Court of Appeal of Quebec


On May 30, 1849, during the reign of Queen Victoria, royal assent was given to An Act to establish a Court having jurisdiction in Appeals and Criminal Matters for Lower Canada, thus establishing an appellate court for what would become the province of Quebec. Before 1840, appeals from judgments of the Court of Queen's Bench, then a trial court, were heard by the Governor and his Council.

For 125 years, this appellate court would be known as the Court of Queen's Bench (or King's Bench, according to the gender of the monarch then serving as Canada's head of state). Indeed, it was not until 1974, with the adoption of the Act to amend the Courts of Justice Act and certain other legislative provisions relating to the administration of justice and to registry offices, S.Q. 1974, c. 11, that the Court of Appeal of Quebec was given its current name.

The Court of Queen's Bench consisted of four judges, including the Chief Justice. In addition to being appellate justices, the judges of the Court of Queen's Bench were also vested with jurisdiction over criminal trials. This situation lasted until such matters were entrusted to the Superior Court by virtue of the Act respecting the organization and competence of courts of civil jurisdiction, and the procedure in certain cases, S.Q. 1920, c. 79.

The Court of Appeal of Quebec has been at its current location in Quebec City since the opening of the Quebec Courthouse in 1983. The Court began occpuying the Ernest Cormier Building in Montreal in August of 2004. The first hearing before a judge in chambers was held there on August 11, 2004. The first hearing before a panel of three judges was held a few days later, on August 16, 2004. 

Section 92(14) of the Constitution Act, 1867 provides that the provinces have jurisdiction over “[t]he Administration of Justice in the Province, including the Constitution, Maintenance, and Organization of Provincial Courts, both of Civil and of Criminal Jurisdiction''. However, the federal government appoints the judges of the Court of Appeal of Quebec and is responsible for their salaries, allowances and pensions (ss. 96 and 100 of the Constitution Act, 1867).

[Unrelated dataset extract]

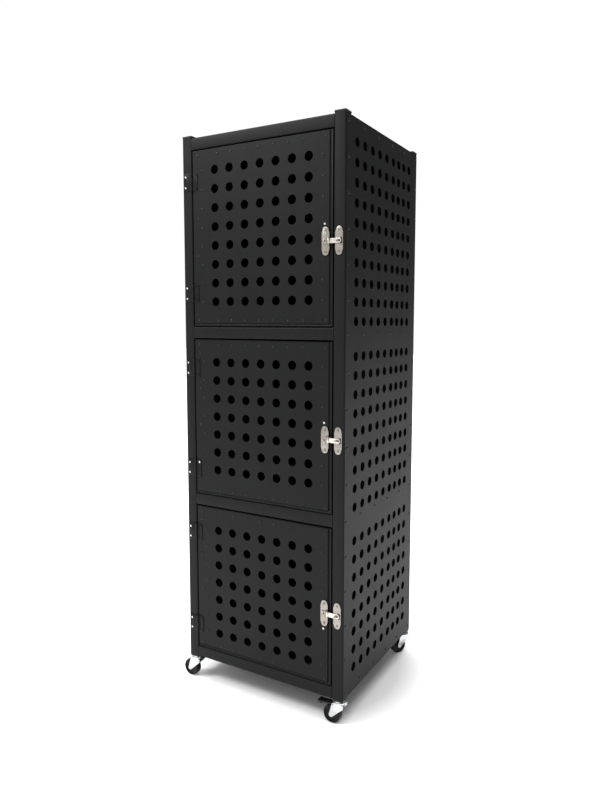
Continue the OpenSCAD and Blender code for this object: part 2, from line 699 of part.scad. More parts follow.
// The threaded stem, its collar above the fork and the head that holds the fork on
module caster_stems() color(zinc) for (c = corners)
    translate([c[0] * post_x, c[1] * post_y, 0]) {
        stem_from = fork_top - fork_t - swivel_gap;
        translate([0, 0, stem_from])
            cylinder(h = caster_h + plug_depth - stem_from, r = stem_r);
        translate([0, 0, raceway_top + swivel_gap]) cylinder(h = collar_t, d = collar_d);
        translate([0, 0, stem_from - stem_head_t]) cylinder(h = stem_head_t, r = stem_head_r);
    }

// One side of the fork, seen from the side: from the crown down to the axle
module fork_side() difference() {
    hull() {
        translate([-caster_trail, wheel_r]) circle(fork_tip_r, $fn = 32);
        for (x = [-fork_half_l, fork_half_l])
            translate([x, fork_top - fork_edge_r]) circle(fork_edge_r, $fn = 32);
        translate([fork_half_l, fork_top - fork_side_h - fork_edge_r])
            circle(fork_edge_r, $fn = 32);
    }
    translate([-caster_trail, wheel_r]) circle(d = axle_d + 2 * shank_gap);
}

module fork(c, pivot = undef) color(zinc) at_caster(c) difference() {
    union() {
        for (s = [-1, 1]) translate([0, s * (leg_y + fork_t / 2) + fork_t / 2, 0])
            rotate([90, 0, 0]) linear_extrude(fork_t) fork_side();
        translate([crown_from, -fork_w / 2, fork_top - fork_t])
            cube([crown_to - crown_from, fork_w, fork_t]);
        translate([0, 0, fork_top]) rotate_extrude() {
            square([raceway_d / 2 - raceway_rim_over, raceway_h]);
            translate([0, raceway_rim_lift]) square([raceway_d / 2, raceway_rim_t]);
        }
    }
    translate([0, 0, fork_top - fork_t - cut])
        cylinder(h = raceway_h + fork_t + 2 * cut, d = stem_d + 2 * pin_fit);
    if (pivot != undef) translate([pivot[0], 0, pivot[1]]) rotate([90, 0, 0])
        cylinder(h = fork_w + 2 * cut, r = pedal_pin_r + pin_fit, center = true);
}

// A bolt through the fork, with a domed head at each end
module axle(c) color(zinc) at_caster(c) translate([-caster_trail, 0, wheel_r]) {
    rotate([90, 0, 0]) cylinder(h = fork_w, d = axle_d, center = true);
    for (a = [90, -90]) rotate([a, 0, 0]) translate([0, 0, fork_w / 2])
        fastener(axle_head_d, axle_head_h, axle_d, axle_head_h);
}

// The profile turned about the axle: hub, web and treaded rim, on one side of the middle
function wheel_half(side) = let (bore_r = axle_d / 2 + pin_fit, hub_r = bore_r + hub_t,
    half = wheel_w / 2) [
    [bore_r, side * (half + hub_over)], [hub_r, side * (half + hub_over)],
    [hub_r + rim_draft, side * (half - web_inset)],
    [wheel_r - rim_t - rim_draft, side * (half - web_inset)], [wheel_r - rim_t, side * half],
    [wheel_r - tread_chamfer, side * half], [wheel_r, side * (half - tread_chamfer)]];
function reversed(list) = [for (k = [len(list) - 1 : -1 : 0]) list[k]];

module wheel(c) color(black_plastic) at_caster(c) translate([-caster_trail, 0, wheel_r])
    rotate([90, 0, 0]) rotate_extrude($fn = 72)
        polygon(concat(wheel_half(-1), reversed(wheel_half(1))));

// A hub on its own cross pin, with the lever that the foot presses
module pedal_at(c, pivot) color(black_plastic) at_caster(c)
    translate([pivot[0], 0, pivot[1]]) {
        rotate([90, 0, 0]) cylinder(h = pedal_w, r = pedal_hub_r, center = true);
        rotate([90, 0, 0]) cylinder(h = fork_w, r = pedal_pin_r, center = true);
        rotate([90, 0, 0]) linear_extrude(pedal_w, center = true) children();
    }

// The lever reaches back over the wheel to a pad
module trailing_lever() {
    pad_x = -pedal_reach - trailing_pivot[0]; // the pad's far end, from the pivot
    rotate(atan2(pedal_drop, -pad_x)) translate([pad_x, -pedal_t / 2]) square([-pad_x, pedal_t]);
    translate([pad_x, -pedal_drop - pad_h / 2]) square([pad_l, pad_h]);
}

// The lever is a short toe tab in front of the fork
module leading_lever() rotate(tab_rise) {
    translate([0, -tab_t / 2]) square([tab_l, tab_t]);
    translate([tab_l - tab_end_l, -tab_t / 2]) square([tab_end_l, tab_end_t]);
}

module bottom_door_frame() door_frame(0);
module bottom_door_sheet() door_sheet(0);
module bottom_door_rivets() door_rivet_set(0);
module bottom_door_leaves() door_leaves(0);
module bottom_door_screws() door_screws(0);
module bottom_latch_plate() latch_plate(0);
module bottom_latch_pin() latch_pin(0);
module bottom_latch_arm() latch_arm(0);
module middle_door_frame() door_frame(1);
module middle_door_sheet() door_sheet(1);
module middle_door_rivets() door_rivet_set(1);
module middle_door_leaves() door_leaves(1);
module middle_door_screws() door_screws(1);
module middle_latch_plate() latch_plate(1);
module middle_latch_pin() latch_pin(1);
module middle_latch_arm() latch_arm(1);
module top_door_frame() door_frame(2);
module top_door_sheet() door_sheet(2);
module top_door_rivets() door_rivet_set(2);
module top_door_leaves() door_leaves(2);
module top_door_screws() door_screws(2);
module top_latch_plate() latch_plate(2);
module top_latch_pin() latch_pin(2);
module top_latch_arm() latch_arm(2);

module front_left_fork() fork(0, leading_pivot);
module front_left_axle() axle(0);
module front_left_wheel() wheel(0);
module front_left_pedal() pedal_at(0, leading_pivot) leading_lever();
module front_right_fork() fork(1, trailing_pivot);
module front_right_axle() axle(1);
module front_right_wheel() wheel(1);
module front_right_pedal() pedal_at(1, trailing_pivot) trailing_lever();
module rear_left_fork() fork(2);
module rear_left_axle() axle(2);
module rear_left_wheel() wheel(2);
module rear_right_fork() fork(3);
module rear_right_axle() axle(3);
module rear_right_wheel() wheel(3);

post_front_left();
post_front_right();
post_rear_left();
post_rear_right();
post_caps();
width_rails();
depth_rails();
left_wall_panel();
right_wall_panel();
rear_wall_panel();
top_panel();
floor_panel();
shelf_lower();
shelf_upper();
panel_rivets();
hinge_post_leaves();
hinge_pins();
post_screws();
latch_keepers();
bottom_door_frame();
bottom_door_sheet();
bottom_door_rivets();
bottom_door_leaves();
bottom_door_screws();
bottom_latch_plate();
bottom_latch_pin();
bottom_latch_arm();
middle_door_frame();
middle_door_sheet();
middle_door_rivets();
middle_door_leaves();
middle_door_screws();
middle_latch_plate();
middle_latch_pin();
middle_latch_arm();
top_door_frame();
top_door_sheet();
top_door_rivets();
top_door_leaves();
top_door_screws();
top_latch_plate();
top_latch_pin();
top_latch_arm();
caster_sockets();
caster_stems();
front_left_fork();
front_left_axle();
front_left_wheel();
front_left_pedal();
front_right_fork();
front_right_axle();
front_right_wheel();
front_right_pedal();
rear_left_fork();
rear_left_axle();
rear_left_wheel();
rear_right_fork();
rear_right_axle();
rear_right_wheel();
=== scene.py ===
"""Three-compartment locker cabinet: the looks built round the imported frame."""

import json
import math

import bmesh
import bpy
from mathutils import Matrix, Vector


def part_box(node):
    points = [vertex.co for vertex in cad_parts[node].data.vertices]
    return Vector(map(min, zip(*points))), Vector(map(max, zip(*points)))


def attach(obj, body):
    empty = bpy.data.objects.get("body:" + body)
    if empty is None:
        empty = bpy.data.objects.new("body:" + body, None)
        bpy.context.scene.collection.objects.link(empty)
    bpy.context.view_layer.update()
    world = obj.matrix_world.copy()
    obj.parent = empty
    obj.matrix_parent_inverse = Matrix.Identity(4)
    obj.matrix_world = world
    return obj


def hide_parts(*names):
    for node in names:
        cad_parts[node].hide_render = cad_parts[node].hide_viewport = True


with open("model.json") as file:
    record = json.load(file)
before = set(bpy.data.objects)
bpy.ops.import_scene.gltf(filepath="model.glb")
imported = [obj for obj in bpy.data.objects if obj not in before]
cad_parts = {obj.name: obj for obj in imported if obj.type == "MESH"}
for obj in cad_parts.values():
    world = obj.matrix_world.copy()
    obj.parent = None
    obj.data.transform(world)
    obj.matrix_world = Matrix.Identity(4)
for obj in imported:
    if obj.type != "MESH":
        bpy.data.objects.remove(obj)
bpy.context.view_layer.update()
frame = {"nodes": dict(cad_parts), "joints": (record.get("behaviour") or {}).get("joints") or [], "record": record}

MM = 0.001
LEVELS = ("bottom", "middle", "top")
CASTERS = ("front_left", "front_right", "rear_left", "rear_right")


def box_mm(node):
    """A node's lowest and highest corners, in millimetres."""
    low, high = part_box(node)
    return low / MM, high / MM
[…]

The history of the Court cannot be told without mentioning a few notable statistics about some of the judges who have served on the Court:

  • Justice Antoine-Aimé Dorion, the longest-sitting Chief Justice, served as Chief Justice for 17 years and 5 months. Justice Louis-Amable Jetté held that position for the shortest period of time: 1 year and 10 months.

  • Justice Pierre-A. Badeaux is the oldest judge to have been appointed to the Court, being named as an appellate judge at 68 years of age. Justice Marie Deschamps holds the distinction of being the youngest judge to be appointed to the Court, haveing been named at the age of 39 years.

  • Justice Joseph-Léon Saint-Jacques is the oldest person to have sat on the Court. He was 83 years old when he was compelled to retire on March 1, 1961 due to the coming into force of an amendment to the Canadian Constitution which imposed a 75-year age limit on federally appointed judges.

  • Justice Charles Paul Casey sat on the Court for the longest period of time, a total of 32 years and 5 months. Justice Charles D. Gonthier sat on the Court for the shortest period of time, serving for only 8 months and 7 days before being appointed to the Supreme Court of Canada.